With the hedge funds gone and banks fleeing the scene like rats from a sinking ship, the next wave of capital for a largely cash-strapped film industry will come from the mobile telephony sector, according to a leading Hollywood executive.

'A lot of it will be tied to technology and the next source will be mobile - it's just a question of when,' The Film Department CEO Mark Gill told attendees at the Film Finance Forum in Century City hosted by Winston Baker [March 11.]

'Film will come in on your mobile via broadband and you'll be able to run it through your television or project it onto a larger screen,' Gill said.

Moments earlier in what may be an unrelated development the executive said he understood that a $1.2bn deal was 'making its way towards the market', although the nature of that deal and the parties involved remained unclear.

Gill added his voice to the majority who believe that Asia and the Middle East are the financial hubs that look most likely to emerge as new powerhouses and remarked that his own company is funded from entities within the two regions.

Earlier fellow panelist Bryan LaCour, the senior vice-president, entertainment finance manager at Union Bank Of California, iterated a common theme that would be picked up by others throughout the day when he said the slate deal was dead - at least for now.

'The financial institutions providing senior debt that remain in Hollywood have historically been asset lenders and the banks who have exited the business were more active in the slate deals,' LaCour said. 'So unless more banks jump into the business I don't see slate deals coming back into play.'

Tuning to the question of where investors are finding value in Hollywood Isaac Palmer, the managing director of boutique investment bank Mesa, said investors had trained their sights on the secondary markets. 'They're finding value in things like discounted deals for film libraries and bank loans these days,' Palmer said.
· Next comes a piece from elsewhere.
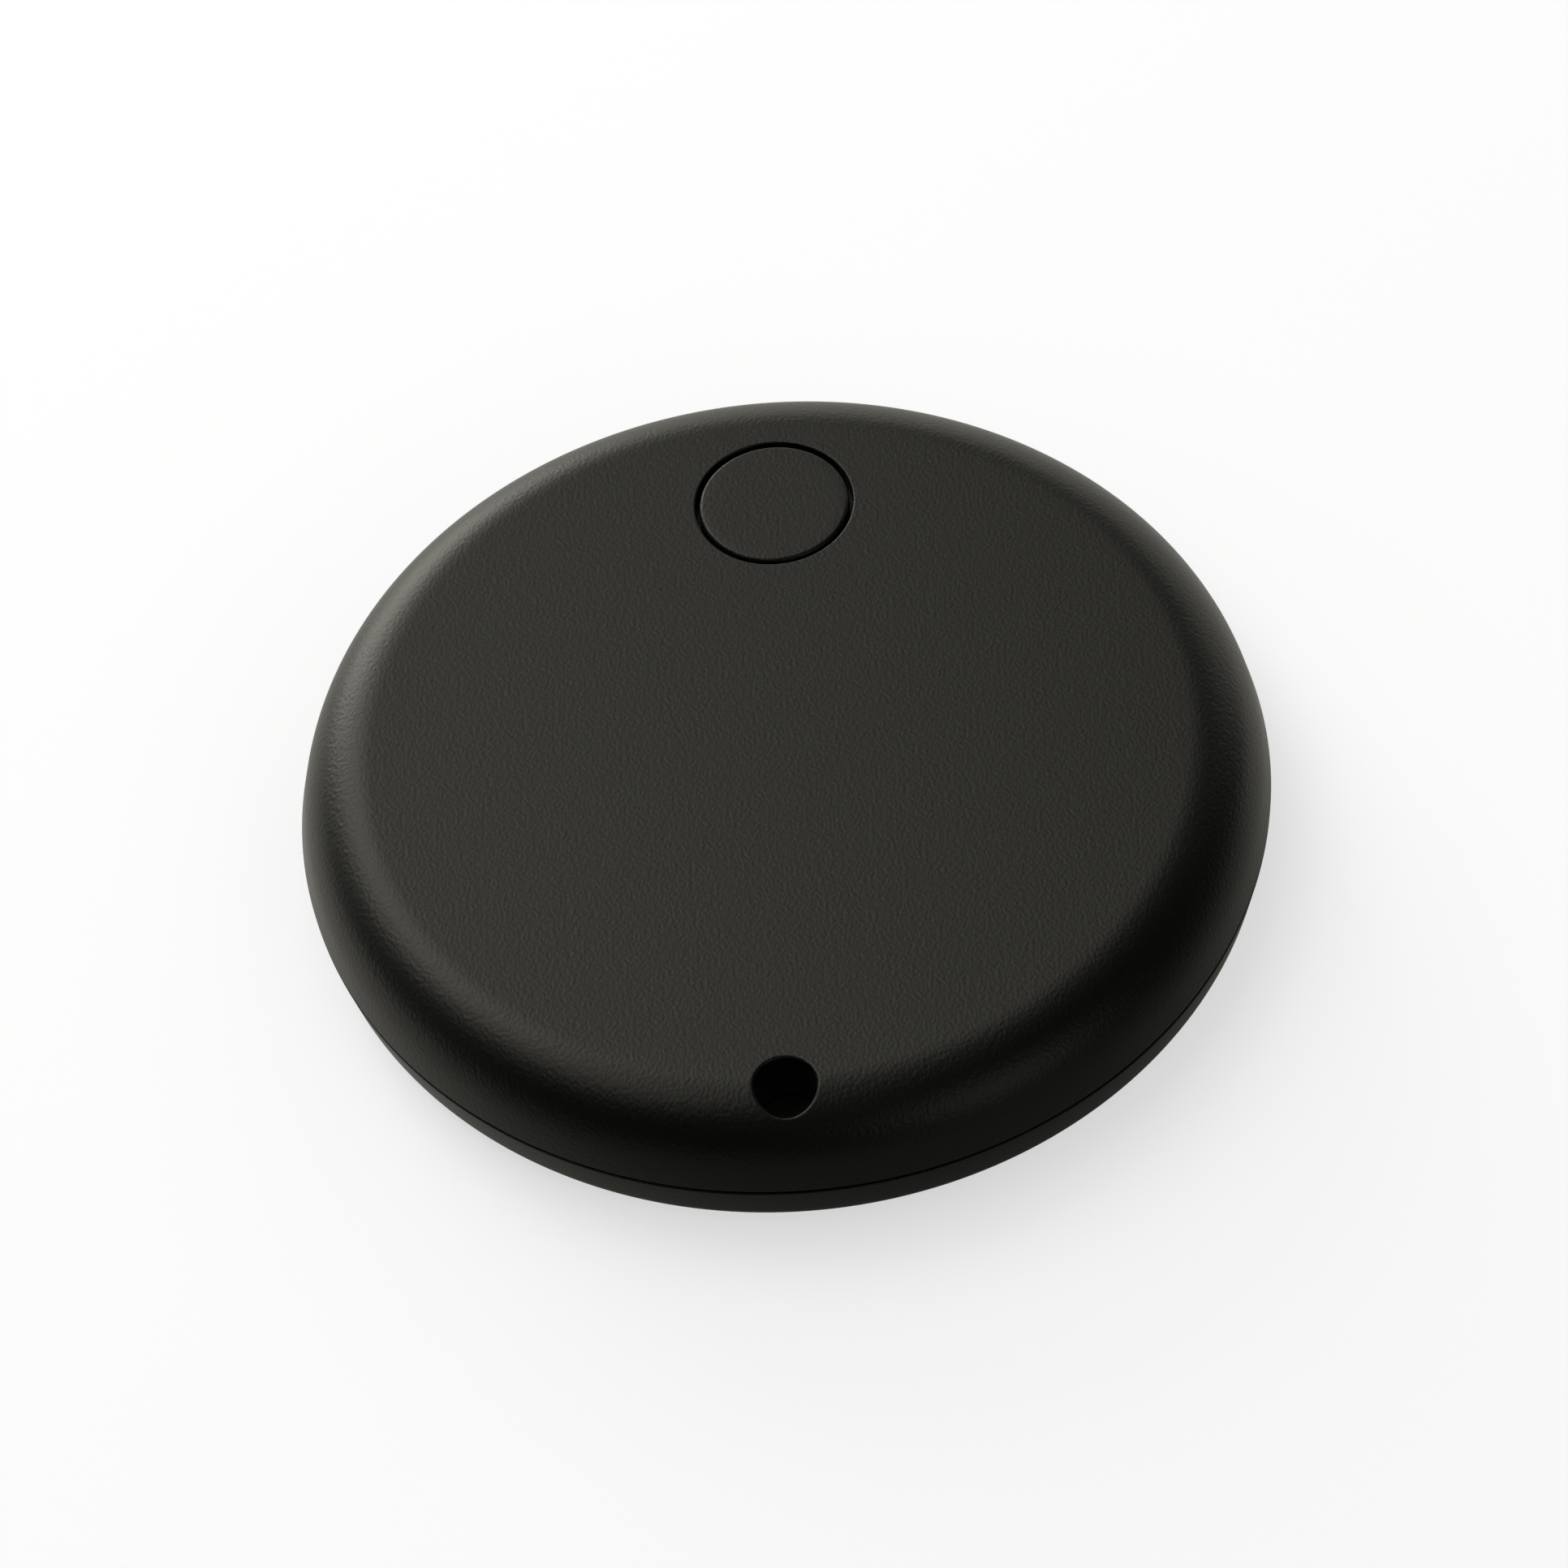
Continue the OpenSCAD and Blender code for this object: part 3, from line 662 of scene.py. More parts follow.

J P Morgan Securities managing director Clark Hallren said fear was the 'overwhelming' driving force behind the entertainment finance market, however Myles Nestel, CEO of the single-picture financier Oceana Media Finance CEO, remained upbeat.

'There's still an independent film business and people are still putting money to work,' Nestel said, stressing the need to align with quality projects and stay out of the volume business. He added that 'smart equity that doesn't invest blindly in an asset slate' and considered investing in distressed assets would survive.